Wall Street: Money Never Sleeps – As the global economy teeters on the brink of disaster, a young Wall Street trader partners with disgraced former Wall Street corporate raider Gordon Gekko on a two-tiered mission: To alert the financial community to the coming doom, and to find out who was responsible for the death of the young trader’s mentor.
 

 
You Will Meet a Tall Dark Stranger – This new film by Woody Allen revolves around different members of a family, their tangled love lives and their attempts to try to solve their problems.
 

 
Read:
Trespass. A History of Uncommissioned Urban Art – In recent years street art has grown bolder, more ornate, more sophisticated and—in many cases—more acceptable. Yet unsanctioned public art remains the problem child of cultural expression, the last outlaw of visual disciplines. It has also become a global phenomenon of the 21st century.

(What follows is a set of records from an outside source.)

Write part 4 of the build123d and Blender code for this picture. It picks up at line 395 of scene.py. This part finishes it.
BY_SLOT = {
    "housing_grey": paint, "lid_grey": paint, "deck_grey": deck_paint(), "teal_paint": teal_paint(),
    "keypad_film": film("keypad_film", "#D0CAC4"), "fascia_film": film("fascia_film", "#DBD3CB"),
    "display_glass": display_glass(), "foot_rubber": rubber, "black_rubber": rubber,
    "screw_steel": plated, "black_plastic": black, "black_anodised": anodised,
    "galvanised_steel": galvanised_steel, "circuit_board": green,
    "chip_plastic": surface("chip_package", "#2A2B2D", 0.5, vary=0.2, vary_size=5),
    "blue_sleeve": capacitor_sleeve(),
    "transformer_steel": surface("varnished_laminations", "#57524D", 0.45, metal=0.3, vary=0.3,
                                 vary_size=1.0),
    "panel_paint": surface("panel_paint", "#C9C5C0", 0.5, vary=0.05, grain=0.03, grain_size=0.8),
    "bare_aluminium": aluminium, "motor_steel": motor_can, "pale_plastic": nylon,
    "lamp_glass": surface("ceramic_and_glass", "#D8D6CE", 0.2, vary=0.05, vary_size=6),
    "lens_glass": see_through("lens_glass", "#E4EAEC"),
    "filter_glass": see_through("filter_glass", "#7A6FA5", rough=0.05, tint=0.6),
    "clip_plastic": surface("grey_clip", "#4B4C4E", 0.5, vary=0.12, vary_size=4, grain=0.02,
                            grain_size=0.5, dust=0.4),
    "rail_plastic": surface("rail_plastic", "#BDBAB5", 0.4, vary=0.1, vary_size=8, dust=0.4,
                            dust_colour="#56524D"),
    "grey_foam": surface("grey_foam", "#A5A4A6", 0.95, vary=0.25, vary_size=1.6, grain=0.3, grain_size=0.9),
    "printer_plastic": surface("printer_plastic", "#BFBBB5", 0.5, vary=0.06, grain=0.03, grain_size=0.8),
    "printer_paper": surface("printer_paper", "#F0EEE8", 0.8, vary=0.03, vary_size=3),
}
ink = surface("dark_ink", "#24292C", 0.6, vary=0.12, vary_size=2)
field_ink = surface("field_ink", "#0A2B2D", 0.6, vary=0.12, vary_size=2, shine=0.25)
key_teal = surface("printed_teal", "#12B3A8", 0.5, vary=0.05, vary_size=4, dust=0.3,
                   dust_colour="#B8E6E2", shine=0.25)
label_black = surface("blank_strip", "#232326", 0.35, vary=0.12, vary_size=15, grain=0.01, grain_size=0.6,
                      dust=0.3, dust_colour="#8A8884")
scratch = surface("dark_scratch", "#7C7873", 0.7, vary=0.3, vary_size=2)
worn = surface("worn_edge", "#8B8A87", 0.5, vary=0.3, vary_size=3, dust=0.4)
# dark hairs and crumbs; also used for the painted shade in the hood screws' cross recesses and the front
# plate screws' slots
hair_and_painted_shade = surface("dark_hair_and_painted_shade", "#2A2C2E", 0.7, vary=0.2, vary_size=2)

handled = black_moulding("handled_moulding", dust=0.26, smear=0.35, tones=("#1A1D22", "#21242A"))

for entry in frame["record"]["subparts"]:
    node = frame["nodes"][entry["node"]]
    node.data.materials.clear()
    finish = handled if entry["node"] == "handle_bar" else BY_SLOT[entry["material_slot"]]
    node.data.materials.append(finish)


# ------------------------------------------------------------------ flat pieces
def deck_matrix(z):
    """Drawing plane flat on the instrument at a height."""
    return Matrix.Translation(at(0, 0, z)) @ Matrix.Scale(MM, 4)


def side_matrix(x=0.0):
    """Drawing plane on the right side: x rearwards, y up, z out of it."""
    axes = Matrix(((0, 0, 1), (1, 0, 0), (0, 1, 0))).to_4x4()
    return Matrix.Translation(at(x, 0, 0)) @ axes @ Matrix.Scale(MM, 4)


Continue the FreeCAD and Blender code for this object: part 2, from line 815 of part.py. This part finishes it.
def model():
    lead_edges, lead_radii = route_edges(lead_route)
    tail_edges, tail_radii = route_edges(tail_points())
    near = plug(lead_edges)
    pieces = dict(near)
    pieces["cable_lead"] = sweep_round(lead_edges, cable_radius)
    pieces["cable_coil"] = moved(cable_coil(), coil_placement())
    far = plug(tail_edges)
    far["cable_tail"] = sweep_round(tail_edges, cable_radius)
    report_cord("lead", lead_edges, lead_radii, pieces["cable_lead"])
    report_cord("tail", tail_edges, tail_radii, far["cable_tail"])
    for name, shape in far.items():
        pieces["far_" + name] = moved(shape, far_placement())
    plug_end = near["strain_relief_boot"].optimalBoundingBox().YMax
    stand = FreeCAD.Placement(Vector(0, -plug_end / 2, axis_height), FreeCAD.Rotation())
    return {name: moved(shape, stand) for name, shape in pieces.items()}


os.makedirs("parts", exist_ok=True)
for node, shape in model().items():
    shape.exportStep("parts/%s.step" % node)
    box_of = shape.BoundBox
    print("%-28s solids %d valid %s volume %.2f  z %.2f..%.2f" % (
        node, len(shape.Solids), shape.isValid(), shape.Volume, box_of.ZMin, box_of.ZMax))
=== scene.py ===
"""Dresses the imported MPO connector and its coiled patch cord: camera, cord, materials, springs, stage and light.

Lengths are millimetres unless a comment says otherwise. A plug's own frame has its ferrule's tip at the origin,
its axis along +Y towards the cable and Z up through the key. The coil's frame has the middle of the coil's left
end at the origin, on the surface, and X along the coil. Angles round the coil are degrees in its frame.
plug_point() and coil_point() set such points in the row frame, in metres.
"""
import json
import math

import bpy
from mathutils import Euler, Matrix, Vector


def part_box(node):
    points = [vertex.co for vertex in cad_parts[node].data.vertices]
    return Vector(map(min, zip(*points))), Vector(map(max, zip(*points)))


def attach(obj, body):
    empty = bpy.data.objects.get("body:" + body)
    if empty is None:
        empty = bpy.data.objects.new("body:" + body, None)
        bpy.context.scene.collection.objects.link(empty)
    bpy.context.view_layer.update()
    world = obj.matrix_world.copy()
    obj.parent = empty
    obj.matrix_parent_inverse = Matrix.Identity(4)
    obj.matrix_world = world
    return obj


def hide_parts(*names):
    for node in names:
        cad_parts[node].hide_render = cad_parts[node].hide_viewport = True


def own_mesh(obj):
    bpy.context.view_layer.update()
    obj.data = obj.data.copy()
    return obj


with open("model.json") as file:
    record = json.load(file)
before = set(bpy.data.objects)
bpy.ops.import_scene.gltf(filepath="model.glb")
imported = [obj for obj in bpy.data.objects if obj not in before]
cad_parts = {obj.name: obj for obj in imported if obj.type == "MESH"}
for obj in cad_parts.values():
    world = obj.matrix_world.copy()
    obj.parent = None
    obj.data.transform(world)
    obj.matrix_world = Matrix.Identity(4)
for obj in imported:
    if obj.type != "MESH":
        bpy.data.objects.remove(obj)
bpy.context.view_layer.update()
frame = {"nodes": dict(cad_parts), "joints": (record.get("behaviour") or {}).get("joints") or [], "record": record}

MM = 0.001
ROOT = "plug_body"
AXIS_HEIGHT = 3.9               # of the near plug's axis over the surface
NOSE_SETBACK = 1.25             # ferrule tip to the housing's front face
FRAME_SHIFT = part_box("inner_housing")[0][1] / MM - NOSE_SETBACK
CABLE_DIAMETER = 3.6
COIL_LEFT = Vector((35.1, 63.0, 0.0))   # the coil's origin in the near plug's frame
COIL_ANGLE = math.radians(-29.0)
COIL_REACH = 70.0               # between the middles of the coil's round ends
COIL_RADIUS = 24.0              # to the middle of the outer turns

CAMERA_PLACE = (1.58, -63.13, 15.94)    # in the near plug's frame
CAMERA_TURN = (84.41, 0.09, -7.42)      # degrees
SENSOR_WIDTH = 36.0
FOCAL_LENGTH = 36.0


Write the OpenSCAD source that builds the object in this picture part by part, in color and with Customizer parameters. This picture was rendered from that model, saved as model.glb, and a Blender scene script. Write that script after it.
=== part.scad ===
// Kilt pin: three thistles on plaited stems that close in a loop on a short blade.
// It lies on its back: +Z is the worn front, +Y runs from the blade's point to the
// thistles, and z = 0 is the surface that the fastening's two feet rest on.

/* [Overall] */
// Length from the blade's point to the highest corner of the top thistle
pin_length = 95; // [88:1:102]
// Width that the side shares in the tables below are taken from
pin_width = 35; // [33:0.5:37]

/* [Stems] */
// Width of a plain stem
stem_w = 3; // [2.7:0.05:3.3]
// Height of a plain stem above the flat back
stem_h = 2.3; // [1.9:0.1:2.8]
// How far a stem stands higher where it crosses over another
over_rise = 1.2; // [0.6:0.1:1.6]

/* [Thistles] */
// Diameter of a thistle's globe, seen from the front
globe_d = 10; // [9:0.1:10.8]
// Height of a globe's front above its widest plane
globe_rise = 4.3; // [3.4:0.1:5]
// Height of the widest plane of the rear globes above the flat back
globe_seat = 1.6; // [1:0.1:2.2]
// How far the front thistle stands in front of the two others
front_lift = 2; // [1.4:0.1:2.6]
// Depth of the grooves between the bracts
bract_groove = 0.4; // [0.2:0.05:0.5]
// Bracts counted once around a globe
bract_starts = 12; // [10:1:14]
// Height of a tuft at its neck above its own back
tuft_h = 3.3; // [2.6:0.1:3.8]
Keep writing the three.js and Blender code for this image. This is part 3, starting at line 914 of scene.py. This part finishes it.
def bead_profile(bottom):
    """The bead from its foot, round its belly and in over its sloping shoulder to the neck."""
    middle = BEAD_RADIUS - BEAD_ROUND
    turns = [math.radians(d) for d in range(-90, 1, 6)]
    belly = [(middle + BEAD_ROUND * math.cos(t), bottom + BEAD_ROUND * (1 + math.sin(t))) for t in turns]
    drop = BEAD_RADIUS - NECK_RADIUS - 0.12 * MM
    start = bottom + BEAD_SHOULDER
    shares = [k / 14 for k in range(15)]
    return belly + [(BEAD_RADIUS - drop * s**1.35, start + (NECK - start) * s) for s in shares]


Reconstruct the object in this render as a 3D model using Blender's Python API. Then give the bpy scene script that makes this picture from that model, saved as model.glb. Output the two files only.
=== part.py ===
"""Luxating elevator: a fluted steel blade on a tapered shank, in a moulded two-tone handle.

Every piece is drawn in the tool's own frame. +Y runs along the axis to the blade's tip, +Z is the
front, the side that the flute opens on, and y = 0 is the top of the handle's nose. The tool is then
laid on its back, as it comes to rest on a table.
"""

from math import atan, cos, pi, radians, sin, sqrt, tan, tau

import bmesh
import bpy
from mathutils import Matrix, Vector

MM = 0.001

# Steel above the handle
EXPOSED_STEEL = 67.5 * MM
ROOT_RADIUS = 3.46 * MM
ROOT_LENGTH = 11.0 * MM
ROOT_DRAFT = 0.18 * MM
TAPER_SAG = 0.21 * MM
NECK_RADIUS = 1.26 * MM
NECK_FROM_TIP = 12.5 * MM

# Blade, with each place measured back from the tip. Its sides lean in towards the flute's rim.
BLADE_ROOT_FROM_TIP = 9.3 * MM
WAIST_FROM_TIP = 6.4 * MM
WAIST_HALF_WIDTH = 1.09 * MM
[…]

Made in collaboration with featured artists, Trespass examines the rise and global reach of graffiti and urban art, tracing key figures, events and movements of self-expression in the city’s social space, and the history of urban reclamation, protest, and illicit performance.
 
There are Many of Us by Spike Jonze – Filled with gorgeous photography, behind-the-scenes ephemera, and funny, inspiring interviews, There Are Many of Us celebrates the uniquely spontaneous making of Spike Jonze’s new movie I’m Here, a boy-meets-girl love story, set in LA, experienced by robots. The book includes an original CD soundtrack as well as a DVD of the thirty-minute movie I’m Here, with special bonus content.